Why were we being polite, as if nothing had happened? Why was I being such a coward? The moment had come to change that.

‘I was very upset,’ I said, ‘when you didn’t respond to my letter. I think you’re aware that your car hit mine, but you wouldn’t own up to it.’

He looked sheepish. ‘I was going through a lot at the time. My wife had died.’

‘And I had just been divorced. I didn’t need the stress either. I lost my no claims bonus, £200.’

He played another hard luck card. ‘Well, maybe it was stolen. When I came to get the MOT, they found that the chassis was completely bent. Had to scrap the car. It was worth £2000 and I had to write it off.’

Hah! I knew then for sure that there was no thief. ‘If there had been, he’d have told the police. He lent or illegally hired out the car, and couldn’t claim on the insurance,’ I triumphed, inwardly.

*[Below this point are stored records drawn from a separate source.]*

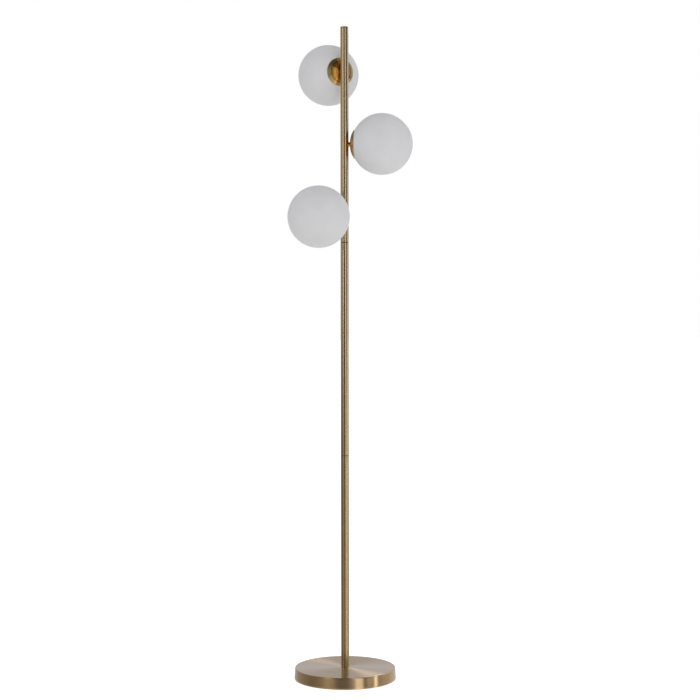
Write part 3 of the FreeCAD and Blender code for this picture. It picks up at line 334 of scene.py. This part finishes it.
GLOSS_TURN = 0.25  # of a whole turn, so that the gloss is drawn out across the brushed lines
BAND_LENGTH, BAND_WIDTH = 4, 90  # how many times the fine lines' length and width
BANDS_IN_TONE, HAZE_IN_GLOSS = 0.5, 0.8
SHADE_AT, BODY_AT, GLINT_AT = 0.28, 0.5, 0.74
HAZE_SCALE, HAZE_MOST = 22.0, 0.35
LINE_DEPTH, LINE_STRENGTH = 0.01 * MM, 0.15
# CREASE_SHADE is painted shade: the dark of a sharp inner corner, laid into the colour
CREASE_SHADE, CREASE_REACH = (0.09, 0.05, 0.02), 0.7 * MM


def brushed_brass(name, shade, body, glint, roughness, lines, anisotropy, crease=None):
    """Brass brushed round its axis: fine lines, wider bands and a little handling haze.

    Lines are how many there are in a turn and in a metre across. A crease is a place along V
    where shade is painted into a sharp inner corner.
    """
    finish = Finish(
        name, Metallic=1.0, Anisotropic=anisotropy, Anisotropic_Rotation=GLOSS_TURN
    )
    around = finish.add("ShaderNodeUVMap", uv_map=AROUND).outputs["UV"]
    turns, per_metre = lines
    fine_lines = finish.stretched(around, (turns, per_metre, 1))
    wide_bands = finish.stretched(around, (turns / BAND_LENGTH, per_metre / BAND_WIDTH, 1))
    fine = finish.noise(fine_lines, 1.0, detail=4.0)
    bands = finish.noise(wide_bands, 1.0, detail=2.0)
    haze = finish.noise(finish.place(), HAZE_SCALE)
    tone = finish.mixed(BANDS_IN_TONE, fine, bands)
    colour = finish.colours(tone, (SHADE_AT, shade), (BODY_AT, body), (GLINT_AT, glint))
    dulled_and_shaded = finish.mixed(finish.spread(haze, 0.0, HAZE_MOST), colour, shade)
    # painted shade: a thin dark line along the crease, over the haze-dulled colour
    if crease is not None:
        along = finish.add("ShaderNodeSeparateXYZ", {"Vector": around}).outputs["Y"]
        corner = finish.add(
            "ShaderNodeMath", {0: along, 1: crease, 2: CREASE_REACH}, operation="COMPARE"
        )
        dulled_and_shaded = finish.mixed(corner.outputs["Value"], dulled_and_shaded, CREASE_SHADE)
    finish.set("Base Color", dulled_and_shaded)
    worn = finish.mixed(HAZE_IN_GLOSS, fine, haze)
    finish.set("Roughness", finish.spread(worn, *roughness))
    finish.set("Normal", finish.bump(fine, LINE_DEPTH, LINE_STRENGTH))
    tangent = finish.add("ShaderNodeTangent", direction_type="UV_MAP", uv_map=AROUND)
    finish.set("Tangent", tangent.outputs["Tangent"])
    return finish.material


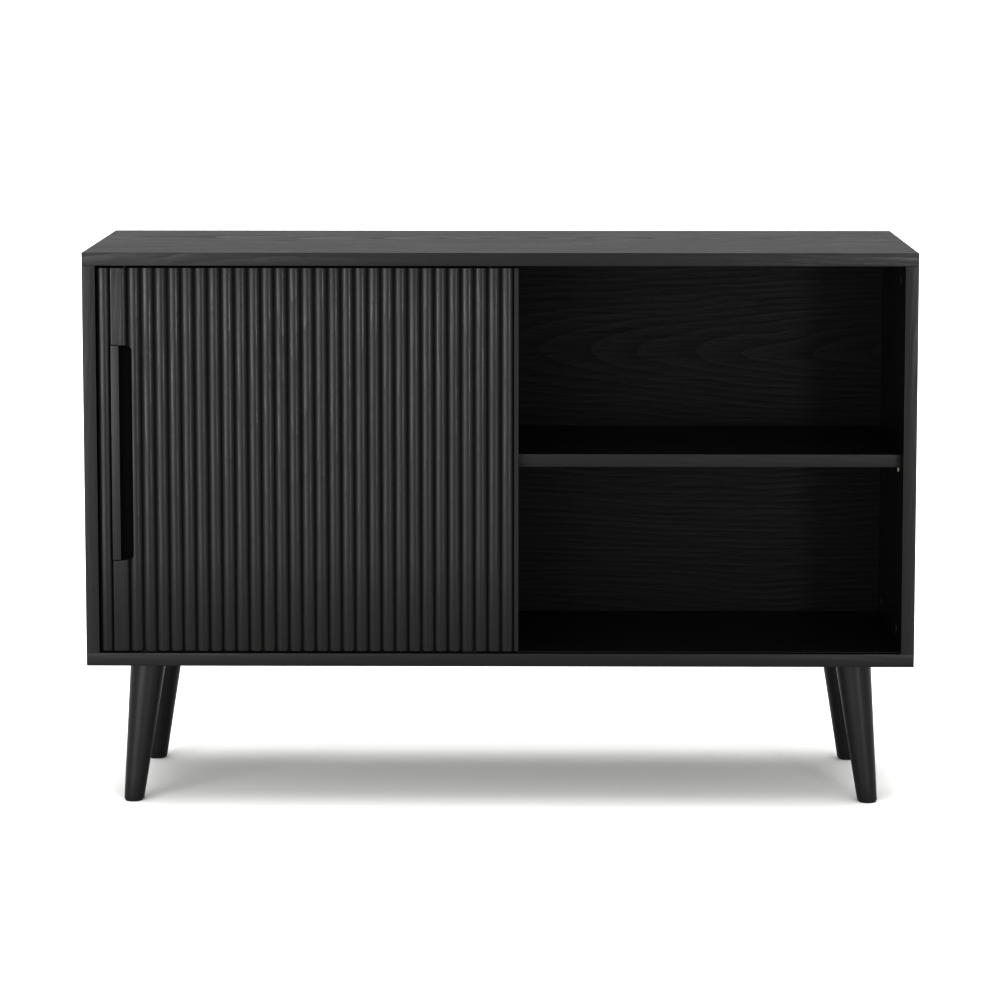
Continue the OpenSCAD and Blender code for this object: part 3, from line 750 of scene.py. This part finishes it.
def turned_leg(name, node, across, deep):
    """A cone about a leaning axis between two level planes. Each row is the axis point at that
    height plus the ellipse that the level plane cuts: in direction d, the reach at which the
    distance from the axis is the radius. The rows at the foot are drawn in to round its rim."""
    low, high = corners(node)
    turn = np.radians(np.linspace(90, 0, 7))
    shaft = np.linspace(low[2] + 30, high[2], 8)
    level = np.concatenate([low[2] + foot_rim * (1 - np.sin(turn)), shaft])
    drawn = np.concatenate([foot_rim * (1 - np.cos(turn)), np.zeros(len(shaft))])
    around = circle(96)
    grow = (top_radius - foot_radius) / leg_length
    lean = np.array([across * splay_across, deep * splay_deep]) / leg_length
    toward = around @ lean
    stretch = 1 / np.sqrt(1 - toward**2 / (1 + lean @ lean))
    shift = 1 / (1 + grow * toward * stretch)
    radius = foot_radius + grow * level
    reach = radius[:, None] * (stretch * shift)[None] - drawn[:, None]
    foot = np.array([across * foot_across[deep], deep * foot_deep])
    axis = foot - lean * level[:, None]
    flat = axis[:, None] + around[None] * reach[..., None]
    height = np.broadcast_to(level[:, None, None], (*reach.shape, 1))
    leg = surface(name, np.concatenate([flat, height], -1))
    return dress(leg, "case", leg_lacquer, node)


turned_leg("front_left_turned_leg", "front_left_leg", -1, -1)
turned_leg("front_right_turned_leg", "front_right_leg", 1, -1)
turned_leg("rear_left_turned_leg", "rear_left_leg", -1, 1)
turned_leg("rear_right_turned_leg", "rear_right_leg", 1, 1)


# ---------------------------------------------------------------------------
# Small hardware: moulded black nylon tracks, wheels, housings, sleeves and glides, nickel- or
# zinc-plated steel supports, plates, bolts and screws, and beech dowels. All are solids of the
# frame, and get their finish here.
# ---------------------------------------------------------------------------
# nylon from a spark-eroded mould: matt black, with a fine even grain, drawn at about 0.5 mm
black_nylon = new_material("black moulded nylon")
place = add(black_nylon, "ShaderNodeTexCoord")
grain = add(
    black_nylon,
    "ShaderNodeTexNoise",
    {"Scale": 1800.0, "Detail": 2.0},
    {"Vector": place.outputs["Object"]},
)
tint = add(
    black_nylon,
    "ShaderNodeMix",
    {"data_type": "RGBA", 6: linear("#0b0b0b"), 7: linear("#161616")},
    {0: grain.outputs["Fac"]},
)
relief = add(
    black_nylon,
    "ShaderNodeBump",
    {"Strength": 0.2, "Distance": 0.0001},
    {"Height": grain.outputs["Fac"]},
)
finish_material(
    black_nylon,
    {"Roughness": 0.5, "IOR": 1.53},
    {"Base Color": tint.outputs[2], "Normal": relief.outputs["Normal"]},
)


# barrel-plated steel: a soft mottle of brighter and duller patches about 4 mm across, the nickel
# warm and the zinc a cooler, duller grey
def plated_steel(name, dull, bright, smooth, rough):
    steel = new_material(name)
    place = add(steel, "ShaderNodeTexCoord")
    patches = add(
        steel,
        "ShaderNodeTexNoise",
        {"Scale": 240.0, "Detail": 4.0, "Roughness": 0.6},
        {"Vector": place.outputs["Object"]},
    )
    tint = add(
        steel,
        "ShaderNodeMix",
        {"data_type": "RGBA", 6: linear(dull), 7: linear(bright)},
        {0: patches.outputs["Fac"]},
    )
    gloss = add(
        steel,
        "ShaderNodeMapRange",
        {"To Min": smooth, "To Max": rough},
        {"Value": patches.outputs["Fac"]},
    )
    links = {"Base Color": tint.outputs[2], "Roughness": gloss.outputs["Result"]}
    return finish_material(steel, {"Metallic": 1.0}, links)


nickel_plate = plated_steel("nickel-plated steel", "#b5b0a6", "#cfcbc2", 0.22, 0.34)
zinc_plate = plated_steel("bright zinc-plated steel", "#9fa3a8", "#c3c7cc", 0.28, 0.45)

# bare beech: pale and dull, with darker flecks about 1 mm wide and 17 mm long
bare_beech = new_material("bare beech dowel rod")
place = add(bare_beech, "ShaderNodeTexCoord")
stretched = add(
    bare_beech,
    "ShaderNodeMapping",
    {"Scale": (900.0, 900.0, 60.0)},
    {"Vector": place.outputs["Object"]},
)
fleck = add(
    bare_beech,
    "ShaderNodeTexNoise",
    {"Scale": 1.0, "Detail": 3.0},
    {"Vector": stretched.outputs["Vector"]},
)
tint = add(
    bare_beech,
    "ShaderNodeMix",
    {"data_type": "RGBA", 6: linear("#a87f56"), 7: linear("#cba77c")},
    {0: fleck.outputs["Fac"]},
)
finish_material(bare_beech, {"Roughness": 0.6, "IOR": 1.5}, {"Base Color": tint.outputs[2]})

finish_of = {
    "black_nylon": black_nylon,
    "nickel_steel": nickel_plate,
    "zinc_steel": zinc_plate,
    "raw_beech": bare_beech,
}
for part in frame["record"]["subparts"]:
    if part["material_slot"] in finish_of:
        refinish(part["node"], finish_of[part["material_slot"]])


# ---------------------------------------------------------------------------
# Guide springs: in each of the door's two top guides, a coil of seven turns of 0.7 mm zinc-plated
# wire stands in the sleeve under the plunger. The real coil closes up as the plunger is pushed in;
# here it is drawn at one length.
# ---------------------------------------------------------------------------
wire_radius, coil_turns, plunger_travel = 0.35, 7, 6.5
for side in ("left", "right"):
    low, high = corners(f"{side}_guide_spring")
    # a helix: each row is the wire's round section, carried round the coil as it rises
    along = np.linspace(0, 1, coil_turns * 24 + 1)
    round_coil = arc(0, 360 * coil_turns, len(along))
    round_wire = circle(12) * wire_radius
    reach = (high[0] - low[0]) / 2 - wire_radius + round_wire[None, :, :1]
    flat = (low[:2] + high[:2]) / 2 + round_coil[:, None] * reach
    climb = along[:, None, None] * (high[2] - low[2] - 2 * wire_radius)
    rise = low[2] + wire_radius + climb + round_wire[None, :, 1:]
    coil = surface(f"{side}_coil_spring", np.concatenate([flat, rise], -1))
    dress(coil, "door", zinc_plate, f"{side}_guide_spring")
    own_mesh(coil)


# ---------------------------------------------------------------------------
# Studio: a pale painted floor, a very soft overhead light, two soft lights from the left front and
# a narrower one from the right front, between pale walls. None of it belongs to the sideboard.
# ---------------------------------------------------------------------------
# matt white floor paint, clouded so faintly that it reads as one tone
floor_paint = new_material("pale studio floor paint")
place = add(floor_paint, "ShaderNodeTexCoord")
cloud = add(
    floor_paint,
    "ShaderNodeTexNoise",
    {"Scale": 1.5, "Detail": 2.0},
    {"Vector": place.outputs["Object"]},
)
tint = add(
    floor_paint,
    "ShaderNodeMix",
    {"data_type": "RGBA", 6: linear("#f4f4f3"), 7: linear("#f8f8f7")},
    {0: cloud.outputs["Fac"]},
)
finish_material(floor_paint, {"Roughness": 0.9, "IOR": 1.2}, {"Base Color": tint.outputs[2]})
floor_half, floor_thickness = 200000.0, 40.0
floor_points = np.zeros((2, 4, 3))
floor_points[..., :2] = np.array([[-1, -1], [1, -1], [1, 1], [-1, 1]]) * floor_half
floor_points[0, :, 2] = -floor_thickness
studio_floor = surface("studio_floor", floor_points)
studio_floor.data.materials.append(floor_paint)


lit_point = (-0.3, -0.2, 0.4)  # the middle of the door


def soft_light(name, place, size, power):
    """A soft light of a size in metres, facing the door from a point."""
    lamp = bpy.data.lights.new(name, "AREA")
    lamp.shape, lamp.size, lamp.size_y, lamp.energy = "RECTANGLE", *size, power
    light = bpy.data.objects.new(name, lamp)
    bpy.context.scene.collection.objects.link(light)
    light.location = place
    facing = np.array(lit_point) - np.array(place)
    light.rotation_euler = Vector(facing).to_track_quat("-Z", "Y").to_euler()


overhead = bpy.data.objects.new("overhead_light", bpy.data.lights.new("overhead_light", "SUN"))
bpy.context.scene.collection.objects.link(overhead)
overhead.data.energy, overhead.data.angle = 1.6, np.radians(60)
soft_light("left_wall_light", (-2.1, -2.6, 0.62), (1.2, 1.2), 30.0)
soft_light("front_left_light", (-1.7, -5.0, 0.75), (1.8, 1.4), 38.0)
soft_light("right_strip_light", (2.05, -4.4, 0.55), (0.5, 1.0), 42.0)

# walls: a little brighter low down than above, and more than twice as bright ahead of the
# sideboard as behind it
sky = bpy.data.worlds.new("studio walls")
sky.use_nodes = True
sky.node_tree.nodes.clear()
bpy.context.scene.world = sky
outwards = add(sky, "ShaderNodeTexCoord")
direction = add(sky, "ShaderNodeSeparateXYZ", links={"Vector": outwards.outputs["Generated"]})
low_wall = add(
    sky,
    "ShaderNodeMapRange",
    {
        "interpolation_type": "SMOOTHSTEP",
        "From Min": 0.20,
        "From Max": 0.60,
        "To Min": 0.53,
        "To Max": 0.40,
    },
    {"Value": direction.outputs["Z"]},
)
ahead = add(
    sky,
    "ShaderNodeMapRange",
    {
        "interpolation_type": "SMOOTHSTEP",
        "From Min": -0.1,
        "From Max": -0.8,
        "To Min": 1.0,
        "To Max": 2.4,
    },
    {"Value": direction.outputs["Y"]},
)
both = add(
    sky,
    "ShaderNodeMath",
    {"operation": "MULTIPLY"},
    {0: low_wall.outputs["Result"], 1: ahead.outputs["Result"]},
)
glow = add(
    sky, "ShaderNodeBackground", {"Color": linear("#ffffff")}, {"Strength": both.outputs["Value"]}
)
add(sky, "ShaderNodeOutputWorld", links={"Surface": glow.outputs["Background"]})

# camera: a long lens a little above the top panel, 5 m ahead, tipped 6 degrees down. The exposure
# and gamma lift the darkest tones, so that black stays apart from black.
camera = bpy.data.objects.new("camera", bpy.data.cameras.new("camera"))
bpy.context.scene.collection.objects.link(camera)
camera.data.sensor_width = 36.0
camera.data.lens = 120.84
camera.data.shift_y = -0.18
camera.data.clip_start, camera.data.clip_end = 0.1, 500.0
camera.location = (0.0457, -4.9884, 1.2354)
camera.rotation_euler = (quarter - 0.1071, 0.0, 0.0095)
bpy.context.scene.camera = camera
bpy.context.scene.view_settings.view_transform = "Standard"
bpy.context.scene.view_settings.gamma = 0.65
bpy.context.scene.view_settings.exposure = 0.75
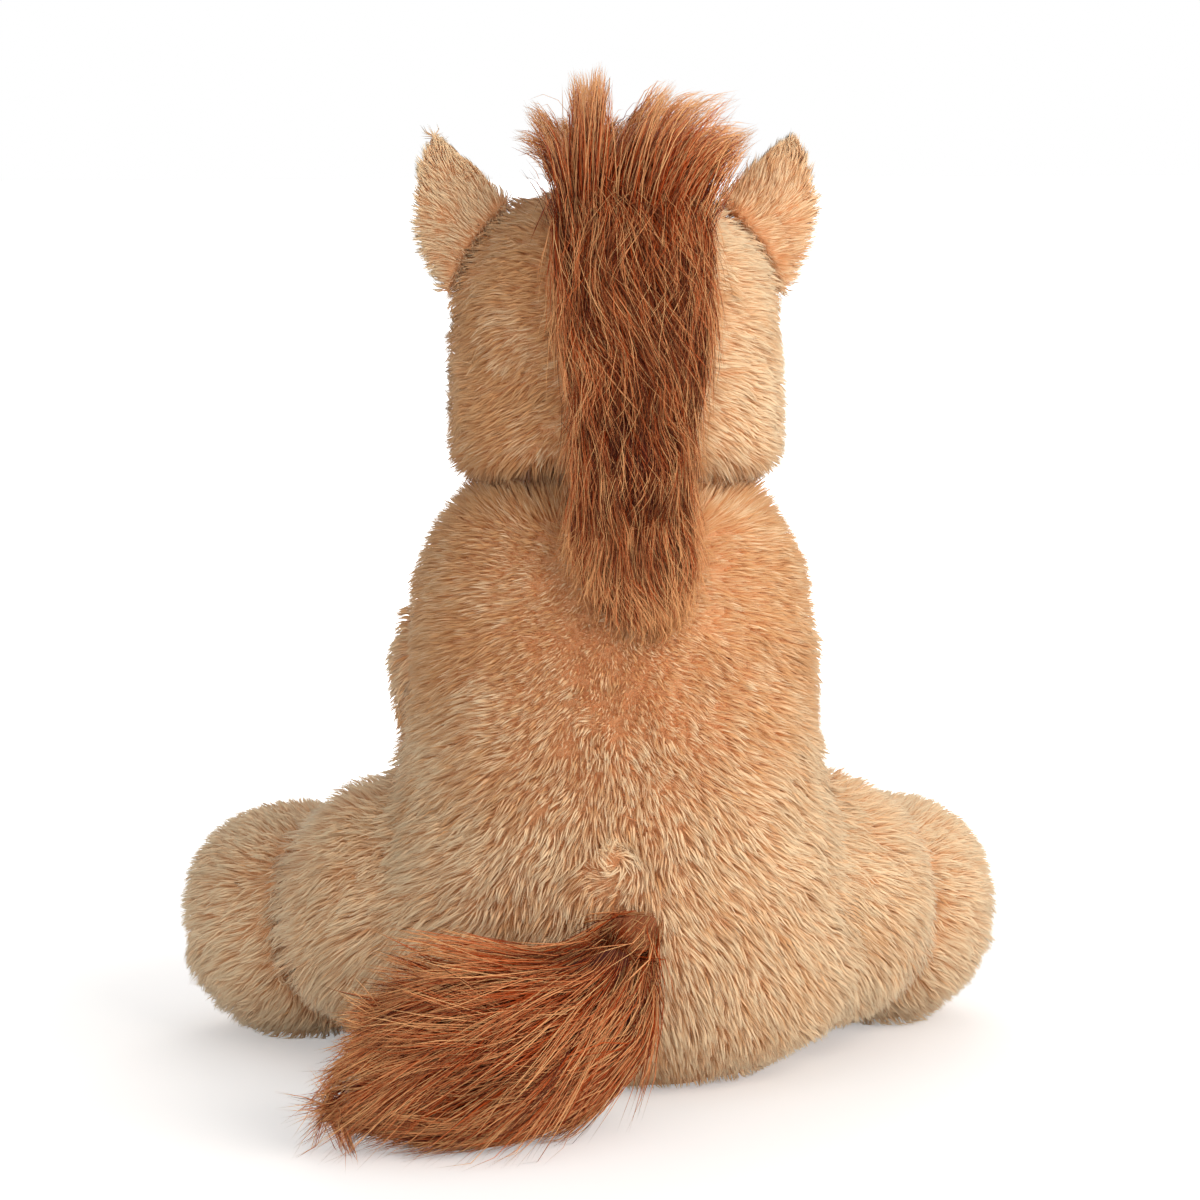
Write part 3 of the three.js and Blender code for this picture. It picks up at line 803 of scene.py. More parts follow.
def upright_at_neck(spots):
    """The head's lower edge, where the pile stands up to meet the body's."""
    return 0.8 * ease(189, 179, spots[:, 2])


def long_at_neck(spots):
    """Longer at the back of the head's lower edge, where the head's pile meets the body's."""
    longer = 0.4 * ease(-2, 12, spots[:, 1]) - 0.1
    return 1 + longer * ease(190, 178, spots[:, 2])


def tone_and_painted_shade_of_head(spots):
    """Painted shade: a little deeper at the toy's left, the side away from the key light, and at the lower
    edge, in the crease over the neck.
    """
    return 0.42 - 0.5 * np.tanh(spots[:, 0] / (25 * MM)) - 0.3 * ease(184, 176, spots[:, 2])


def short_of_foot(spots):
    """Shorter on top of a foot and longer near the floor."""
    z = spots[:, 2]
    return 1 - 0.18 * ease(44, 64, z) + 0.1 * ease(34, 20, z)


def thinned(spots, share):
    """Keeps all of the pile at the back, and a share of what nobody sees so near at the front."""
    return (spots[:, 1] > -6 * MM) | (random_for("thinned").random(len(spots)) < share)


def comb_head(spots, facings):
    """Outward and down at the back, and up and back from the muzzle at the front."""
    x, y, z = spots.T
    front = ease(-5, -40, y)
    outward = np.tanh((x + 2 * MM) / (24 * MM))
    down = -0.45 - 0.6 * ease(192, 176, z)
    back_way = np.column_stack([outward * 0.9, -0.1 * np.ones_like(x), down])
    front_way = np.column_stack([outward * 0.6, 0.5 * np.ones_like(x), 0.5 * np.ones_like(x)])
    return back_way * (1 - front[:, None]) + front_way * front[:, None]


def comb_along(way):
    way = np.array(way, float)
    return lambda spots, facings: np.broadcast_to(way, spots.shape)


def comb_ear(side):
    """Towards the tip, and outward near the base."""
    def comb(spots, facings):
        low = ease(258, 240, spots[:, 2])
        return np.column_stack([side * (0.34 + 0.5 * low), 0 * low, 0.94 - 0.9 * low])

    return comb


def pile_on(skin, name, body, comb, length, split=(("", None),), lean=(24, 56), keep=None, clear=(),
            density=1.0, finish=None, slot="plush", width=1.0, tone=0.5, upright=None, gather=1.0,
            short=None, softness=0.6):
    """Covers a skin in pile, as one piece for each part of the split. The tone and gather may be functions of
    the place, and so are how far it stands upright, from 0 to 1, and the share of its length."""
    pile = setting("pile")
    finish = finish or pile_finish()
    spots, facings = scattered(skin, pile.density * density * (1 + pile.fibres), name)
    # Nobody sees what lies on the floor, but for the forelegs, which can be lifted.
    stay = (facings[:, 2] > -0.75) | (spots[:, 2] > NEAR_FLOOR) | body.endswith("foreleg")
    if keep is not None:
        stay &= keep(spots, facings)
    spots, facings = spots[stay], facings[stay]
    for node in clear:
        probe = spots + facings * 0.55 * length
        may_enter = (8 if node in ("head", "torso") else 3) * MM
        outside = depth_in(cad_tree(node), probe) < may_enter
        spots, facings = spots[outside], facings[outside]
    rng = random_for(name + " locks")
    count = len(spots)

    def wavy(wavelength, what):
        return ripple(spots, wavelength * MM, name + what)

    drift = np.column_stack([wavy(30, way) for way in "xyz"])
    tufts = np.column_stack([wavy(9, "tuft" + way) for way in "xyz"])
    ways = unit(comb(spots, facings)) + 0.16 * drift + 0.13 * tufts + rng.normal(0, 0.1, (count, 3))
    shorter = short(spots) if short else 1
    lengths = shorter * length * (1 + 0.07 * wavy(16, "length") + rng.normal(0, 0.1, count))
    leaning = rng.normal(0, 0.09, count) + 0.1 * wavy(12, "lean")
    laid = 1 - upright(spots) if upright else 1
    leans = [np.clip(math.radians(angle) * laid + leaning, 0.02, 1.45) for angle in lean]
    gathers = pile.gather * (gather(spots) if callable(gather) else np.full(count, gather))
    lengths = np.clip(lengths, 0.4 * length, 1.4 * length)
    paths = locks(spots, facings, across(ways, facings), lengths, leans, gathers)
    paths[:, :, 2] = np.maximum(paths[:, :, 2], PILE_OVER_FLOOR)
    fine = rng.random(count) < pile.fibres / (1 + pile.fibres)
    widths = width * np.where(fine, pile.fibre_width, pile.width) * rng.uniform(0.75, 1.25, count)
    tones = tone(spots) if callable(tone) else tone
    tones = tones + 0.14 * wavy(26, "tone") + rng.normal(0, 0.24, count)
    tones += 0.2 * wavy(5, "clumps")
    for part, chosen in split:
        there = np.ones(count, bool) if chosen is None else chosen(spots)
        strands = [plant(mesh_name, forms[some], widths[some], tones[some], outline, finish,
                         facings=facings[some], softness=softness)
                   for mesh_name, some, forms, outline in (
                       (f"{name}{part}", there & ~fine, paths, LOCK_OUTLINE),
                       ("fibres", there & fine, paths[:, ::2], FIBRE_OUTLINE)) if some.any()]
        bundle(strands, body, slot)


def quarters(middle_x=0.0, middle_y=0.0, middle_z=None):
    """Splits a skin into its four quarters, and across at a height if one is given."""
    parts = []
    for hand, right in (("left", False), ("right", True)):
        for face, back in (("front", False), ("back", True)):
            def chosen(spots, right=right, back=back):
                return ((spots[:, 0] < middle_x) == right) & ((spots[:, 1] >= middle_y) == back)
            if middle_z is None:
                parts.append((f"_{hand}_{face}", chosen))
            else:
                parts.append((f"_{hand}_{face}_low", lambda s, c=chosen: c(s) & (s[:, 2] < middle_z)))
                parts.append((f"_{hand}_{face}_high", lambda s, c=chosen: c(s) & (s[:, 2] >= middle_z)))
    return parts


# Operators


class HORSE_OT_body_skin(Operator):
    """Sews and stuffs the torso and haunches"""

    bl_idname = "plush_horse.body_skin"
    bl_label = "Body skin"

    def execute(self, context):
        skin = setting("skin")

        def inset(spot):
            return skin.inset + (skin.back_inset - skin.inset) * ease(85, 125, spot.z)

        stuffed("body_skin", ["torso", "left_haunch", "right_haunch"], inset, skin.voxel,
                backing_finish(), swell=skin.swell,
                meets=["head", "left_foreleg", "right_foreleg", "left_hind_foot", "right_hind_foot"])
        return {"FINISHED"}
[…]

And so the gods had been kind with their cosmic zeros, at least in terms of the overall balance sheet. The widower had paid three noughts for his misdemeanour. I had lost only two, and perhaps learned a lesson about cowardice.   

References

Zero: The Biography of a Dangerous Idea, Charles Seife (Souvenir Press – new edition 2019) ‘The Babylonians invented it, the Greeks banned it, the Hindus worshipped it, and the Christian Church used it to fend off heretics. Today it’s a timebomb ticking in the heart of astrophysics. For zero, infinity’s twin, is not like other numbers. It is both nothing and everything.’